I’m from good Welsh farming stock and grew up in North Wales, but my interest in rugby really started when I was 17 and at Cambridge University. I started going out with a big Yorkshireman when I was working underground as a junior engineer over one summer, so I moved to Leeds in the early ’80s, where Andy played second-row for Headingley and Yorkshire, and for a while I was on the social committee for the club. Peter Winterbottom was in the team and Geech (Sir Ian McGeechan) was such a huge part of it too. I adored watching rugby, including rugby league, which was much faster than union then.
A gang of us were at Twickenham on the day Erica Roe decided to display her magnificent wares (1982). At half-time Andy went off for the beers while we got the best half-time entertainment of our lives. He missed it all! The beer was good, though.
And back in 1988 I was in Australia for six months, filming a BBC travel series. The film crew and I were in a bar near Cairns and who should walk in but the Lions [rugby league] team… I discovered tequila that night. Ouch.

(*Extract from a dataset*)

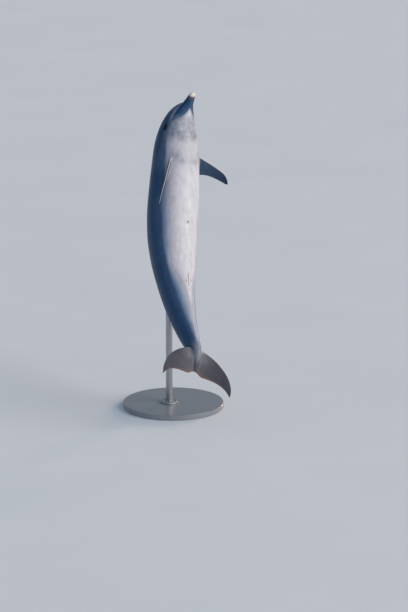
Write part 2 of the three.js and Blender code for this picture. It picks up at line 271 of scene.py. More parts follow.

A couple of years ago, I started going to watch Gloucester playing at Kingsholm. I fly my plane out of Gloucester airfield, am rarely away from the (Cheltenham) racecourse, the best in the world, and know James Hanson and his lovely wife Ashley. I love ‘The Shed’. Gloucester is probably one of the few English clubs that is more like a Welsh club in that it’s properly part of the whole community. I like that, it matters to the people of Gloucester.
This year, though, I’ve gone home to Wales and I couldn’t be happier. I started to host a show on BBC Radio Wales show in Cardiff on Saturday lunchtimes and I’m not off air until 1.30pm, so I have lots of Welsh rugby to rush off to see straight afterwards now.
I’m a big Wales women’s rugby supporter and get the girls on the show quite a bit. My best girlfriend in America, Colleen, is the Head of Science at NASA (we’re both nerds) and she had never seen a rugby game, so she came over in March and we went to the Grand Slam match, Wales-Ireland at the Principality Stadium.
The women’s team had just had their captain’s run that morning and the WRU asked Colleen and I to present the girls with their shirts as a surprise. I told our team that when I was a girl in North Wales I played netball, rounders and hockey as that was all girls were allowed to do.
I desperately wanted to be a fighter pilot in the RAF but wasn’t accepted because I was a girl, so to see the opportunities they have now lifts my heart. It’s fantastic that they can play rugby in the Six Nations. However, the England women’s team are full-time and are paid to be a part of the team, and really good for them. But it concerns me that the other teams aren’t, which means it isn’t a level playing field.
Many of our girls have to drive an eight-hour round trip to Cardiff three times a week for training, as well as keep full-time jobs. I hope our team will be allowed to become professional soon because then the world will see what they can do. I can’t tell you how important it is for young girls in school to see that happen and to find their role models, it shapes our future society.
The Grand Slam game itself was golden. Ireland had chosen to have the roof off, and it was bucketing down, cold and horrible. Our tiny mascot had walked out with the team, the greatest day of his and his family’s life, and he was getting soaked.
So before the anthem, Alun Wyn (Jones) took his fleece off and put it around the little boy’s shoulders, then stood up proudly and belted out Mae Hen Wlad Fy Nhadau, the best anthem in the world obviously. That feeling of protecting the weak, that’s what I love about our Welsh spirit, it’s very honest. There’s no ego there, no showboating.
We love our team deeply and our hearts broke in those final minutes in the RWC semi-final [at Japan 2019], but we will be there loving them just as much every time they play. Bring on the Barbarians, I’ll be one of the tens of thousands singing in the stands. Can’t wait.